Once, some of these birds ended their long journeys just a few miles away, on the mainland. Now, few bother. Scarpulla's records show island sightings of many forest-dwellers, such as ovenbird, orchard oriole, hooded warbler, and others, that will stop for a break on Hart-Miller but wouldn't think of building a nest across the water in the rapidly developing Baltimore Washington corridor.
Wooded areas that surrounded the Baltimore-Washington region only a few decades ago have been cut down, paved over, or chopped into ever-smaller pieces to make way for homes, malls, and highways. The large blocks of forests that once offered nesting sites for birds now spell peril as they are overrun by cats, blue jays, and other predators attracted by the changing habitat. It is, in the words of one ornithologist, a "black hole" for forest-nesting birds.

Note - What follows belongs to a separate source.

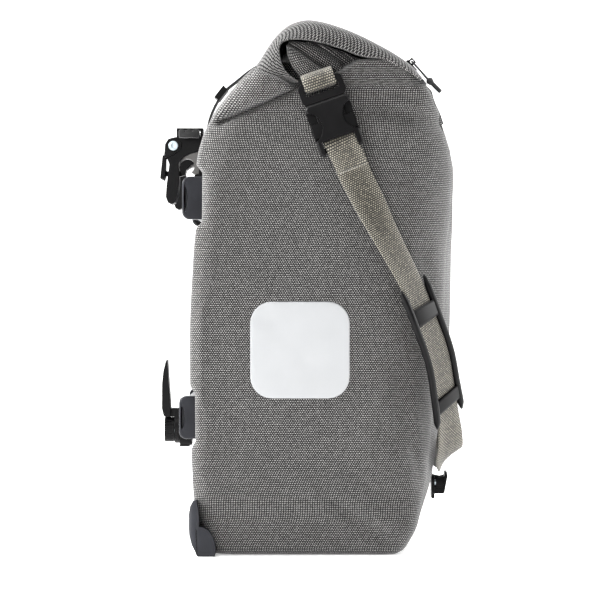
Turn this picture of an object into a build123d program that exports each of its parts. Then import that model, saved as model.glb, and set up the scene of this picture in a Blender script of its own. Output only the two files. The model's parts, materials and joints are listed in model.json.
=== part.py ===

A recent Regional Ecosystem Analysis by AMERICAN FORESTS illustrates why. Using satellite images to measure land-use changes, it showed that overall tree cover in the Baltimore-Washington area declined from 51 percent to 39 percent between 1973 and 1997. From a forest bird's perspective, things are worse. The analysis revealed that heavily forested areas--places with more than 50 percent tree cover--declined at an even faster rate, from 820,569 acres to 555,090, a 32 percent drop. Not only is the region losing trees overall, but blocks of woods are becoming smaller and increasingly isolated.
Nor are concerns limited to the Baltimore-Washington corridor. For nearly two decades, many birders have worried about the health of migratory bird populations inhabiting the nation's forests. North America has about 250 species of "neotropical migrants," birds that winter in the tropics but fly huge distances to more temperate climates to build nests and rear young. About two-thirds of those long-distance migrants are forest-dwelling birds.

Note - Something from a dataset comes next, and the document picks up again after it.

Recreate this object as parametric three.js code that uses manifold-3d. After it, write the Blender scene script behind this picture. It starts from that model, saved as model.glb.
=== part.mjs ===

These birds move not because of temperature but for food. They go north to harvest the crop of worms and bugs from the forests each spring, food they will use to rear their young. They retreat south as food becomes scarce. It is a mutually beneficial relationship for birds and forests: Some have estimated the forest-pest control value of birds at $5,000 an acre.
But no meal is free, and birds pay a high price for their forest banquet. Migration, always perilous, is becoming more hazardous all the time. The migration path for most eastern birds hugs the Atlantic coast, one of the most rapidly developing parts of the country. Along the route, new buildings, communication towers, and other flight hazards are going up in front of the birds, which migrate mostly at night. Safe wooded stopover sites, where they can rest and refuel before continuing their flight, are increasingly scarce. That's one of the reasons AMERICAN FORESTS has funded a local conservation group, the Alliance for the Chesapeake Bay, to expand the Hart-Miller Island forest by planting an additional 20,000 trees (see sidebar, page 37).

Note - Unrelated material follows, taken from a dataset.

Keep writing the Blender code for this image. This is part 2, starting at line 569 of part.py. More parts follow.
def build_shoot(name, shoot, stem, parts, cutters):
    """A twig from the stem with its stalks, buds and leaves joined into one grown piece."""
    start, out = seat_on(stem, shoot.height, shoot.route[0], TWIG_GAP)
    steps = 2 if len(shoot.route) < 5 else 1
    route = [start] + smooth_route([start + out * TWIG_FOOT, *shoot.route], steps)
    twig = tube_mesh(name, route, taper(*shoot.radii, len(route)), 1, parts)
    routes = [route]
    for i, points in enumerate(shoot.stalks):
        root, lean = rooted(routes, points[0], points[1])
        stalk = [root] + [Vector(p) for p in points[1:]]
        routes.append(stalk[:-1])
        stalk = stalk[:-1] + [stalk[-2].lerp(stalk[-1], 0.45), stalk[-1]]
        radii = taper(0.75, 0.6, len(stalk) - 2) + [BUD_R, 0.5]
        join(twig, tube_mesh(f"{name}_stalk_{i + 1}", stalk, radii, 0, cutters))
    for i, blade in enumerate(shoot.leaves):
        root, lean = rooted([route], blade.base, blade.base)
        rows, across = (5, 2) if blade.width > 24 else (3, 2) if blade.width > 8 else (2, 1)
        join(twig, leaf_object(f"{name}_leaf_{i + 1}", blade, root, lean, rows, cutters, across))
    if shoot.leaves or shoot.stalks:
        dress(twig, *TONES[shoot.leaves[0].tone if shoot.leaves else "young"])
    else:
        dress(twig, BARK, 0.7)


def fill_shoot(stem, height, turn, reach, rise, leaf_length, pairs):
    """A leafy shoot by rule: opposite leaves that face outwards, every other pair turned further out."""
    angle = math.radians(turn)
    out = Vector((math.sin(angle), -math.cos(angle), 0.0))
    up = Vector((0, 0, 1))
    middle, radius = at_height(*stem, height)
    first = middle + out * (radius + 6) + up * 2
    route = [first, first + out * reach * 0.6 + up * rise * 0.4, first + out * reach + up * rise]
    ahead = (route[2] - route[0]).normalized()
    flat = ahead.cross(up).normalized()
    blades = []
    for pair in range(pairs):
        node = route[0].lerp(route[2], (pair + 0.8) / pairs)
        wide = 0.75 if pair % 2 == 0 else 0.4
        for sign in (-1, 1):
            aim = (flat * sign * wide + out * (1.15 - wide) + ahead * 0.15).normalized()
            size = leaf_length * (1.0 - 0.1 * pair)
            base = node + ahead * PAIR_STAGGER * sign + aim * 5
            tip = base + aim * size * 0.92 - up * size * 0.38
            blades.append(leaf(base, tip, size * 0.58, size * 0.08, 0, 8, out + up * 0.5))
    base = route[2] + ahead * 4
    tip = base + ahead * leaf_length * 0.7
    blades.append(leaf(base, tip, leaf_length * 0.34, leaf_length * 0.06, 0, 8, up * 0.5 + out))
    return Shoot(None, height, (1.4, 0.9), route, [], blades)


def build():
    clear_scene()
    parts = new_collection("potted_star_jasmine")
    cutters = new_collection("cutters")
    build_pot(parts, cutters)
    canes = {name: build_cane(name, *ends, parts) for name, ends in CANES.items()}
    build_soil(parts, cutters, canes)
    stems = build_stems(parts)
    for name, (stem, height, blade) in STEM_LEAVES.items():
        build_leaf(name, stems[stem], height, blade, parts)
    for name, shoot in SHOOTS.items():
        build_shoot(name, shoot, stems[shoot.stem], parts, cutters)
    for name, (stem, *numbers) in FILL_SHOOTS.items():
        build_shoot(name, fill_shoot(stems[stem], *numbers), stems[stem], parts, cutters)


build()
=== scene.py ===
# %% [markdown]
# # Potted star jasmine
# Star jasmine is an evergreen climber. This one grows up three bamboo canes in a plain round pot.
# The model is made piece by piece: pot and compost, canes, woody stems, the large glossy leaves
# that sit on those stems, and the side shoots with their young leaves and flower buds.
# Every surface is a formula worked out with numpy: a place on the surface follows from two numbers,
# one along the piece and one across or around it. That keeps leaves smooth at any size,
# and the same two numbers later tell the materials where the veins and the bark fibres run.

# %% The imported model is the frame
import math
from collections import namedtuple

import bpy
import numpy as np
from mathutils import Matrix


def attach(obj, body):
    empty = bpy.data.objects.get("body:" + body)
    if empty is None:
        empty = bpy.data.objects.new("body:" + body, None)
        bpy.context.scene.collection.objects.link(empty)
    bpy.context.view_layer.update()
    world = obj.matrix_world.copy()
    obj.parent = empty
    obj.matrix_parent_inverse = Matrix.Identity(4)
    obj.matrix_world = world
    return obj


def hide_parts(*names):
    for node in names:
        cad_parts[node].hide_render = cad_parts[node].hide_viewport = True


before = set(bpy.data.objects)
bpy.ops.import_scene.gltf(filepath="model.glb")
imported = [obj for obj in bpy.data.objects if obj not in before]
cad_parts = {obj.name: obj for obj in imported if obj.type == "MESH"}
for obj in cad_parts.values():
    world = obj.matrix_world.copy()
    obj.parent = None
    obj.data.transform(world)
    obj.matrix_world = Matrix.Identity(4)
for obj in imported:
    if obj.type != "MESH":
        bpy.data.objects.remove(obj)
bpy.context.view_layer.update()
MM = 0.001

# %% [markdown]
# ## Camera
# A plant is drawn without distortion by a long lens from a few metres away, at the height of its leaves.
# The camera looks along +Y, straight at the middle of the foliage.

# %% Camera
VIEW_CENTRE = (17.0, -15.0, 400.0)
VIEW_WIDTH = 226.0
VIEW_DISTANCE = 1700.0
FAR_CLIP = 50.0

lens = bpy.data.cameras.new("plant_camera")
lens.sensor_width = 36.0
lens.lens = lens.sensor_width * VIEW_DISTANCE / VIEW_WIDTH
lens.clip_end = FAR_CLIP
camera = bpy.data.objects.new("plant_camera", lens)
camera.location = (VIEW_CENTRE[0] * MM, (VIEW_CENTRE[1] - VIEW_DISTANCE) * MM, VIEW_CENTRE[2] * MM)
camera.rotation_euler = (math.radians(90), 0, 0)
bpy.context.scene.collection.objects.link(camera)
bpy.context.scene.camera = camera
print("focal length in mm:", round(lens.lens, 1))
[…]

Worries don't end with the migration. Scientists are finding danger signs in forest destinations, Alarm bells began going off in the late 1980s when some studies suggested that forest-dwelling neotropical migrants were in widespread decline. As woodlands and neighborhoods lost their warblers and tanagers, some even warned of a new "silent spring"--a reference to Rachel Carson's groundbreaking book on the dangers of pesticides and insecticides.
New research suggests those early warnings were overstated. Red flags initially flew in large part because of the public perception around places such as the Washington, DC, region that backyards and small parks had grown strangely silent. And, indeed, surveys show those places are remarkably barren of birds. Many urban and suburban areas are so filled with hazards and predators it's unlikely any nesting bird will successfully rear young. But a decade of analysis has resulted in a much different, albeit murkier, overall picture for forest birds. In fact, most forest bird populations are in good shape. (As a group, grassland-dwelling birds tend to be worse off--it appears nothing is less secure today than a piece of idle land.)
But all is not well in the woods. While overall populations of many forest dwelling species are stable or increasing, several have suffered serious declines. In the past quarter century, the North American Breeding Bird Survey--the main source for bird population trends--has documented a 51 percent decline in the cerulean warbler, a 48 percent decline in the olive-sided flycatcher, a 41 percent drop in the wood thrush and a 34 percent drop in the Eastern wood-pewee.